Lone Malmborg is an associate professor at a Denmark university and Lea Schick wrote her masters thesis on shared embodiment. This, combined with the length and indepth analysis of the article, indicates that it is a scholarly article suitable for a university-level essay. It was published in 2010 and contains analysis of other recent scholarly work on the topic. As such, it will supplement well the other sources in this webliography that are slightly older. The article is directly on-point, advocating “the future of the body as a distributed and shared embodiment; an unfolded body that doesn’t end at one’s skin, but emerges as intercorporeality between bodies and the technological environment.” The authors discuss how pervasive technologies and sensor-network technologies are leading the way for a new embodiment where the body and the skin will be the true protagonists. The authors posit that our future embodiment should be one in which our bodies do not end at the skin, and that current ideas of skin allow for us to imagine such an embodiment.

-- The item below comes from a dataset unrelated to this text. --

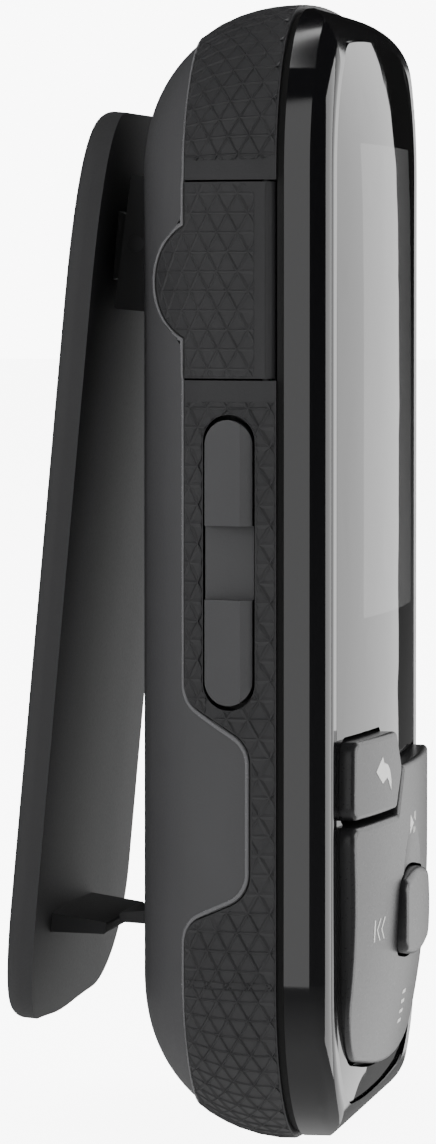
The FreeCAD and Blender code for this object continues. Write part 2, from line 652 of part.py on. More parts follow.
# ---------------------------------------------------------------- port cover
def port_cover():
    front = COVER_AXIS.y
    skin = body_form(0, BEZEL_FRONT_Y).cut(body_form(COVER_T, BEZEL_FRONT_Y))
    cover = skin.common(cover_prism(0, -30, -14)).cut(box(-30, -10, -30, front, 0, 70))
    knuckle = cylinder(Vector(COVER_AXIS.x, COVER_AXIS.y, COVER_LOW), COVER_KNUCKLE_R, Vector(0, 0, 1),
                       COVER_HIGH - COVER_LOW)
    plug = box(-18.4, -17.2, USB_Y - 0.9, USB_Y + 0.9, USB_Z - 3.2, USB_Z + 3.2)
    cover = fuse_all([cover, knuckle, plug])
    hole = cylinder(Vector(COVER_AXIS.x, COVER_AXIS.y, COVER_LOW - 1), 0.29, Vector(0, 0, 1), 14)
    return cover.cut(hole)


def cover_pin():
    return cylinder(Vector(COVER_AXIS.x, COVER_AXIS.y, COVER_LOW - 0.12), 0.25, Vector(0, 0, 1),
                    COVER_HIGH - COVER_LOW + 0.24)


# ---------------------------------------------------------------- clip
def clip_place():
    """From the clip's own axes (pin axis at the origin, Z up along the plate, Y outwards) to the row's."""
    return Placement(Vector(0, CLIP_PIN_Y, CLIP_PIN_Z), Rotation(Vector(1, 0, 0), CLIP_TILT))


def bow_radius():
    return (CLIP_HALF_W ** 2 + CLIP_BOW ** 2) / (2 * CLIP_BOW)


def clip_arm():
    radius = bow_radius()
    centre_y = CLIP_RIM_N + CLIP_BOW - radius
    tube = Part.makeCylinder(radius + CLIP_THICK, 70, Vector(0, centre_y, -60), Vector(0, 0, 1))
    tube = tube.cut(Part.makeCylinder(radius, 70, Vector(0, centre_y, -60), Vector(0, 0, 1)))
    corners = [(CLIP_HALF_W, CLIP_TOP, CLIP_TOP_CORNER), (-CLIP_HALF_W, CLIP_TOP, CLIP_TOP_CORNER),
               (-CLIP_HALF_W, 1.0 - CLIP_BOTTOM, CLIP_END_CORNER), (0, -CLIP_BOTTOM, 50),
               (CLIP_HALF_W, 1.0 - CLIP_BOTTOM, CLIP_END_CORNER)]
    plate = tube.common(front_prism(rounded_polygon(corners), 0, 9))
    outer = [e for e in plate.Edges if radius + CLIP_THICK - 0.02 < rim_distance(e, centre_y)]
    plate = plate.makeFillet(CLIP_EDGE_ROUND, outer)
    floor_n = CLIP_RIM_N + CLIP_BOW
    r = CLIP_LUG_R
    lug = side_prism([(-r, -r, r - 0.05), (floor_n + 0.6, -2.6, 0), (floor_n + 0.6, 2.0, 0),
                      (-r, r, r - 0.05)], LUG_IN, LUG_OUT)
    t = (CLIP_TOOTH_Z - CLIP_PIN_Z) / math.cos(math.radians(CLIP_TILT))
    tip = floor_n - CLIP_TOOTH
    rib = side_prism([(floor_n + 0.3, t - 0.6, 0), (floor_n + 0.3, t + 0.6, 0),
                      (tip, t + 0.34, 0.15), (tip, t - 0.36, 0.15)],
                     -CLIP_TOOTH_HALF_W, CLIP_TOOTH_HALF_W)
    arm = fuse_all([plate, lug, mirrored(lug), rib])
    arm = arm.cut(cylinder_x(-10, 10, 0, 0, CLIP_PIN_R + 0.05))
    arm.Placement = clip_place()
    return arm


def rim_distance(edge, centre_y):
    """Nearest distance of an edge from the axis of the bow."""
    distances = []
    for share in (0.0, 0.5, 1.0):
        p = edge.valueAt(edge.FirstParameter + share * (edge.LastParameter - edge.FirstParameter))
        distances.append(math.hypot(p.x, p.y - centre_y))
    return min(distances)


def bracket_base(grow, height):
    """Base of the bracket, let into the back of the rear shell."""
    y0 = BACK_Y - 0.6 - grow
    return box(-EAR_OUT - grow, EAR_OUT + grow, y0, y0 + 0.48 + height, CLIP_PIN_Z - 4.2 - grow,
               CLIP_PIN_Z + 4.3 + grow)


def clip_bracket():
    """Two ears for the clip's pin on a base plate."""
    ear = side_prism([(-4.0, -4.0, 0), (0.95, -4.0, 0.15), (0.65, 4.1, 0.15), (-4.0, 4.1, 0)], EAR_IN, EAR_OUT)
    ear.Placement = clip_place()
    ear = ear.cut(box(-20, 20, -20, BACK_Y - 0.5, 0, 70))
    bracket = fuse_all([ear, mirrored(ear), bracket_base(0, 0)])
    return bracket.cut(cylinder_x(-10, 10, CLIP_PIN_Y, CLIP_PIN_Z, CLIP_PIN_R))


def clip_pin():
    return cylinder_x(-EAR_OUT + 0.1, EAR_OUT - 0.1, CLIP_PIN_Y, CLIP_PIN_Z, CLIP_PIN_R)


def clip_spring():
    """Torsion spring round the pin, drawn as the coil's own sleeve with its two legs."""
    coil = cylinder_x(-2.4, 2.4, 0, 0, SPRING_R).cut(cylinder_x(-3, 3, 0, 0, CLIP_PIN_R + 0.08))
    floor_n = CLIP_RIM_N + CLIP_BOW
    wire = SPRING_WIRE / 2
    leg = cylinder(Vector(2.1, SPRING_R - wire, 0), wire, Vector(0, floor_n - SPRING_R - 0.1, 5.0), 5.0)
    coil.Placement = clip_place()
    leg.Placement = clip_place()
    foot = cylinder(Vector(-2.1, CLIP_PIN_Y - SPRING_R + wire, CLIP_PIN_Z), wire, Vector(0, 0, -1), 3.9)
    return fuse_all([coil, leg, foot])


NODES = {
    "rear_shell": rear_shell,
    "grip_band": grip_band,
    "housing_gasket": housing_gasket,
    "front_bezel": front_bezel,
    "display_lens": display_lens,
    "lens_gasket": lens_gasket,
    "lcd_panel": lcd_panel,
    "lcd_frame": lcd_frame,
    "lcd_flex": lcd_flex,
    "main_board": main_board,
    "processor_chip": lambda: chip(2.5, 53.2, 7, 7, 0.9),
    "memory_chip": lambda: chip(-7.5, 49.2, 5.5, 6.5, 0.9),
    "shield_can": shield_can,
    "radio_antenna": lambda: chip(0, 61.8, 9, 1.2, 1.0),
    "board_screws": board_screws,
    "battery_cell": battery_cell,
    "battery_pad": battery_pad,
    "battery_tabs": battery_tabs,
    "usb_socket": usb_socket,
    "headphone_socket": headphone_socket,
    "dome_sheet": dome_sheet,
    "key_mat": key_mat,
    "side_switches": side_switches,
    "nav_pad": nav_pad,
    "pad_spreader": pad_spreader,
    "select_key": select_key,
    "back_key": back_key,
    "volume_rocker": volume_rocker,
    "rocker_pin": rocker_pin,
    "rocker_plungers": rocker_plungers,
    "power_key": power_key,
    "power_plunger": power_plunger,
    "port_cover": port_cover,
    "cover_pin": cover_pin,
    "clip_bracket": clip_bracket,
    "clip_arm": clip_arm,
    "clip_pin": clip_pin,
    "clip_spring": clip_spring,
}

os.makedirs("parts", exist_ok=True)
whole = FreeCAD.BoundBox()
for name, make in NODES.items():
    solid = make().translated(-ORIGIN)
    solid.exportStep("parts/" + name + ".step")
    whole.add(solid.BoundBox)
    print(name, "solids", len(solid.Solids), "valid", solid.isValid(), "volume", round(solid.Volume, 2))
print("box", whole)
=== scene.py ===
import math

import bpy
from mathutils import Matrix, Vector
from mathutils.bvhtree import BVHTree
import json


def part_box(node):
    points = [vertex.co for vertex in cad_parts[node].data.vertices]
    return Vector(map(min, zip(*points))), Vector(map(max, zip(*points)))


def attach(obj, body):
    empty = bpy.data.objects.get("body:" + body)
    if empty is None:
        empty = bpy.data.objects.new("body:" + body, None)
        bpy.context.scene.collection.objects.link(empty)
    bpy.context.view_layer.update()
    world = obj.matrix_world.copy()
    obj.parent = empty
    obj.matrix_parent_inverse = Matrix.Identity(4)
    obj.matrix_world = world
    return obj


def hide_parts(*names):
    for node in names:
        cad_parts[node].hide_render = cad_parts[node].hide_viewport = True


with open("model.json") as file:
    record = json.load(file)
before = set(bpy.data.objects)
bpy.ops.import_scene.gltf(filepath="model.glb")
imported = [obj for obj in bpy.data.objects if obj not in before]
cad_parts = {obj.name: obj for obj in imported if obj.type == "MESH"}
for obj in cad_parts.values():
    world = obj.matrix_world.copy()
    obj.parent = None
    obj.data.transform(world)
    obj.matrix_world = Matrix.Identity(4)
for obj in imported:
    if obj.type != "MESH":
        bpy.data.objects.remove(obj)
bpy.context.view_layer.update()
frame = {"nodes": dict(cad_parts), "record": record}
NODES = frame["nodes"]
MM = 0.001

# Frame: X to the user's right, Y from the screen to the clip, Z up, foot at zero.
TARGET = Vector((0, 0.60, 33.5)) * MM
CAMERA_FAR = 0.4
CAMERA_TURN = math.radians(9.1)      # in front of a straight side view
CAMERA_RISE = math.radians(2.52)
CAMERA_LENS = 206.0                  # mm, on a frame 36 mm high

# Millimetres in that frame.
WINDOW_HALF_W = 10.8       # clear window of the lens
WINDOW_HALF_H = 14.05
WINDOW_Z = 45.35
HALF_W = 20.0              # outline of the body
TOP = 67.8
CORNER = 10.0
FLAT_END_Y = -5.65         # the body's wall is square to the front up to here, then rounds off
REAR_ROUND = 8.9
SPLIT_Y = -0.30            # grip band in front, rear shell behind
TONGUE_Y = -4.43
TAB_Y = -1.87
TAB_Z = 51.2
TAB_R = 3.63

BORDER_GREY = 0.004        # printed border of the lens
DISPLAY_GREY = 0.10        # switched-off display behind it


# ---------------------------------------------------------------- materials
def shader(name):
    material = bpy.data.materials.new(name)
    material.use_nodes = True
    tree = material.node_tree
    return material, tree, tree.nodes["Principled BSDF"]


def node(tree, kind, inputs=(), **settings):
    made = tree.nodes.new(kind)
    for key, value in settings.items():
        setattr(made, key, value)
    for key, value in dict(inputs).items():
        if hasattr(value, "links"):
            tree.links.new(value, made.inputs[key])
        else:
            made.inputs[key].default_value = value
    return made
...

4. Abby Wilkerson, ‘Ending at the Skin: Sexuality and Race in Feminist Theorizing’, Hypatia, 12 (1997), 164-173 (accessed 7 September 2010).

This article was written by an assistant professor of writing at an American university who has a Ph.D concentrating on women’s studies. This, combined with the length and indepth analysis of the article, indicates that it is a scholarly article suitable for a university-level essay. It also includes referencing and a list of scholarly sources used. It was written in 1997, which is recent enough for a discussion of these issues, especially considering Haraway’s Manifesto was written in 1984. The article is directly on point and provides an in-depth level of analysis with a focus on bisexuality and race. The author argues that a future embodiment where bodies extend beyond the skin, suggestive of subversive possibility though it may be, is premature. She argues that the desire to believe that bodies extend beyond the skin is appealing to white feminists who are keen to imagine a future embodiment free of race, due to a desire to disavow their whiteness because of the despair and shame at racism and white privilege. However, the author argues that moving to a future embodiment free of race without taking responsibility for whiteness will make it impossible to dismantle racism. As such, the author posits that we should not yet imagine a future embodiment where our bodies extend beyond the skin.

5. Susanna Paasonen, ‘Thinking through the cybernetic body: Popular cybernetics and feminism,’ Rhizomes: Cultural Studies in Emerging Knowledge, 4 (2002) (accessed 27 August 2010).

This article was written for a peer-reviewed online journal created at Bowling Green State University in America. The journal is dedicated to promoting experimental work expressing views that do more than merely affirm what is already believed. While this article may not be as scholarly as required for a main source of the essay, it may be useful as a tool for encouraging original thought about the guiding question. While any university-level essay should be thoroughly referenced, the point of using references should always be to write an essay arguing a point or making an original statement about the essay question. For this reason, using a source such as this can be useful for generating critical analysis of the topic. The author challenges the obsession towards embodiment in cyberdiscourse, arguing that this is caused by the tendency to think of bodies as something that one has, rather than something one is and does. She describes skin as central in re-thinking the relations of individuals, bodies and technology; as a boundary assumed to contain subjects inside while keeping others outside. The author posits that imagining our future embodiment in terms of our bodies extending beyond the skin is a utopian ideal.